Valley Youth Theatre’s Producing Artistic Director Bobb Cooper (center front) is joined by Sunnyslope School’s tap class students, as well as Lekeisha Weimerskirch, the After School Academy coordinator, Nathalie Velasquez, of Nathalie & Co. Dancewear and Little Things, and Glenda Gutierrez of OMG Foundation, during a surprise donation on Feb. 19 (photo courtesy of Valley Youth Theatre).

Valley Youth Theatre’s Producing Artistic Director, Bobb Cooper, was forwarded a story link about children in a local school district having to hot glue quarters to old shoes in order to learn and enjoy the art of tap dancing. It touched his heart and he wanted to help make a difference.

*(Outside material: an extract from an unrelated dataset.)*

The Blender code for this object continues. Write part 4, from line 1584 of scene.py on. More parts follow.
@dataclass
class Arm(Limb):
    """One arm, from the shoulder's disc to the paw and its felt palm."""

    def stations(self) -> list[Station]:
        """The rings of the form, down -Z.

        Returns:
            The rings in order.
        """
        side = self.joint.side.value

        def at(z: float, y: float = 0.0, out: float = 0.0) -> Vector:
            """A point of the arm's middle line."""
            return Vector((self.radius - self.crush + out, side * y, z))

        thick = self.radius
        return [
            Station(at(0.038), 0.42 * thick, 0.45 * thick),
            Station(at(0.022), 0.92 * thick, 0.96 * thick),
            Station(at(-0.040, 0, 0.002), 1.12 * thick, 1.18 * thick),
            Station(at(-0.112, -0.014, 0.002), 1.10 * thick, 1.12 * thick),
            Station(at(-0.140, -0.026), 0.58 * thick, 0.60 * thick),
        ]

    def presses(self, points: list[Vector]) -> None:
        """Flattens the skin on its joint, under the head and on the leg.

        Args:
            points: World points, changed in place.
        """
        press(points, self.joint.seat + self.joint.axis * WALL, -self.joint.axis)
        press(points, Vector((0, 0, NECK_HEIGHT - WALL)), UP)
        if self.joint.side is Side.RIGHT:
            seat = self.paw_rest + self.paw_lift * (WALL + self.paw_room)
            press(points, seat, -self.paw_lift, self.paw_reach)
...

He called Nathalie Velasquez, of Nathalie & Co. Dancewear and Little Things, and asked her to sell tap shoes at cost, as well as Glenda Gutierrez, who runs OMG Foundation, a local nonprofit organization that funded the purchase of the shoes.

Cooper was joined by Velasquez and Gutierrez at the surprise presentation, where the students received the brand-new shoes—not hand-me-downs—that will be the children’s very own.

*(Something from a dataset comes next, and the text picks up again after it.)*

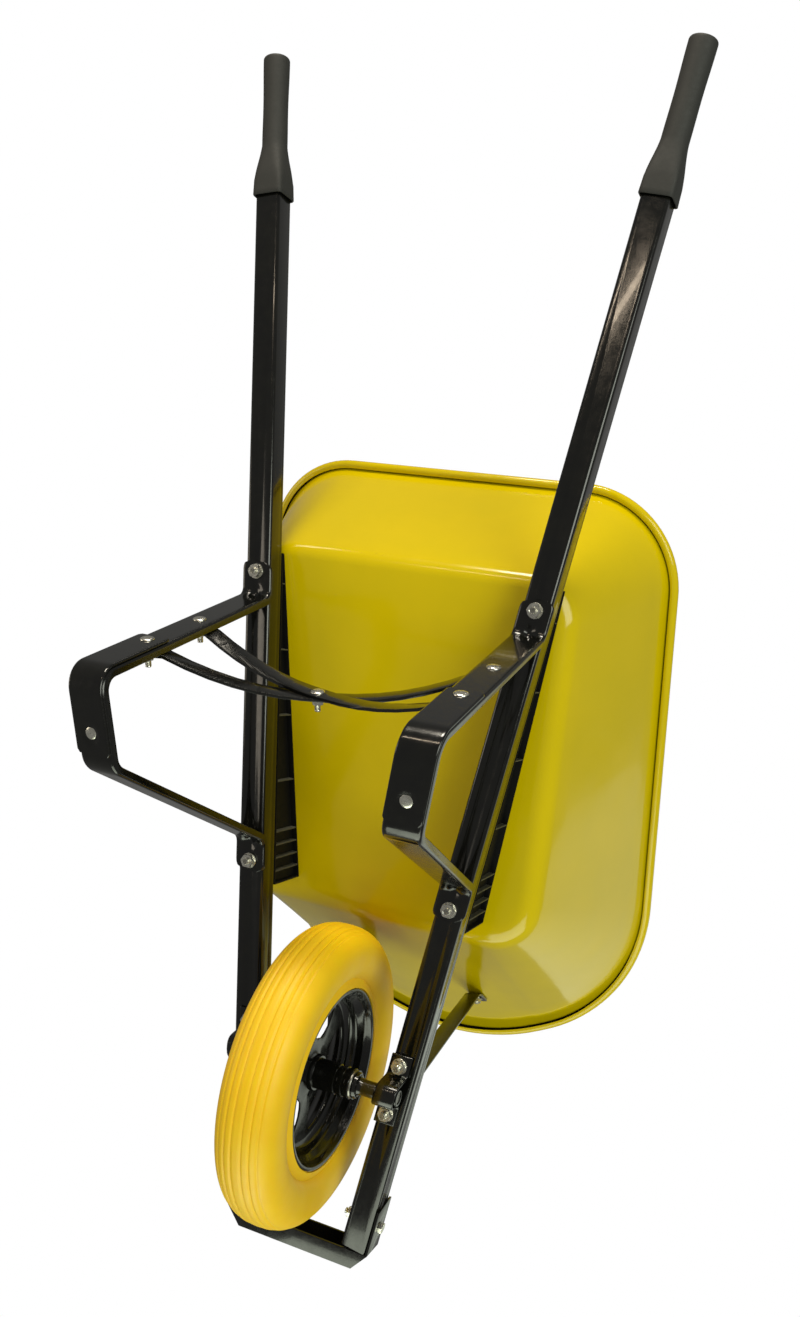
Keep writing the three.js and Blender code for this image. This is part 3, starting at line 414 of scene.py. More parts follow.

Weimerskirch is the 21st Century program site coordinator and After School Academy coordinator at Sunnyslope School. Currently there are more than 40 students in the after-school tap program.

Private and Charter Schools

Boys, girls soccer bring home trophies
The St. Francis Xavier varsity boys and girls soccer teams each took first place in the large school Catholic Youth Athletic Association (CYAA) Tournament in February.

The season for both teams culminated with the CYAA Tournament, which was a double-elimination format. Both SFX teams took home first place.

The girls team included sixth through eighth graders, and the boys team was made up of seventh and eighth graders.

Local girl to study viola over summer

Ava Small

Ava Small, 14, of North Central Phoenix, will attend Interlochen Arts Camp, the world’s premier summer arts program for aspiring artists, grades 3 through 12. Small, the daughter of Dr. Lynette Livesay and Charles Small, will study viola at the summer camp, located in Michigan.

Small currently is a freshman at Arizona School for the Arts (ASA), where she plays viola in the chamber orchestra. She has been studying viola for five years and is principal violist for the Symphonette Orchestra of the Phoenix Youth Symphony.

At ASA, she is a member of Model United Nations, and also studies choir and piano. As a Cadette member of the Arizona Cactus Pine Girl Scouts, she has earned both the Bronze and Silver Award.

Interlochen Arts Camp attracts students, faculty and staff from all 50 U.S. states and more than 40 countries.

Xavier earns award for computer classes
Xavier College Preparatory has earned the first College Board AP® Computer Science Female Diversity Award for achieving high female representation in AP Computer Science A and AP Computer Science Principles.

Schools honored with the AP Computer Science Female Diversity Award have expanded girls’ access in AP Computer Science courses. Out of more than 18,000 secondary schools worldwide that offer AP courses, Xavier College Prep is one of only 685 to accomplish this.

Schools receiving the AP Computer Science Female Diversity Award have either 50 percent or higher female representation in one of the two AP computer science courses or a percentage of the female computer science examinees meeting or exceeding that of the school’s female population. Only 28 schools have earned the AP Computer Science Female Diversity Award for both AP Computer Science A and Computer Science Principles.

MHP class of 2019 meets college readiness indicators
All Madison Highland Prep seniors have met the Arizona college readiness expectations and currently 73 percent of seniors have already exceeded these expectations. These indicators include meeting the high school course requirements of the Arizona Board of Regents as well as meeting proficiency levels on AzMERIT assessments, SAT exams, ACT exams, AP exams, ACCUPLACER exams and Dual Enrollment credits.

All MHP seniors also have met the Arizona career readiness expectations and currently 92 percent of seniors have exceeded these expectations. The career readiness indicators include completion of Project Lead the Way (PLTW) engineering courses with a 70 percent or better, completion of career and technical education courses and completion of the Free Application for Federal Student Aid (FAFSA) process.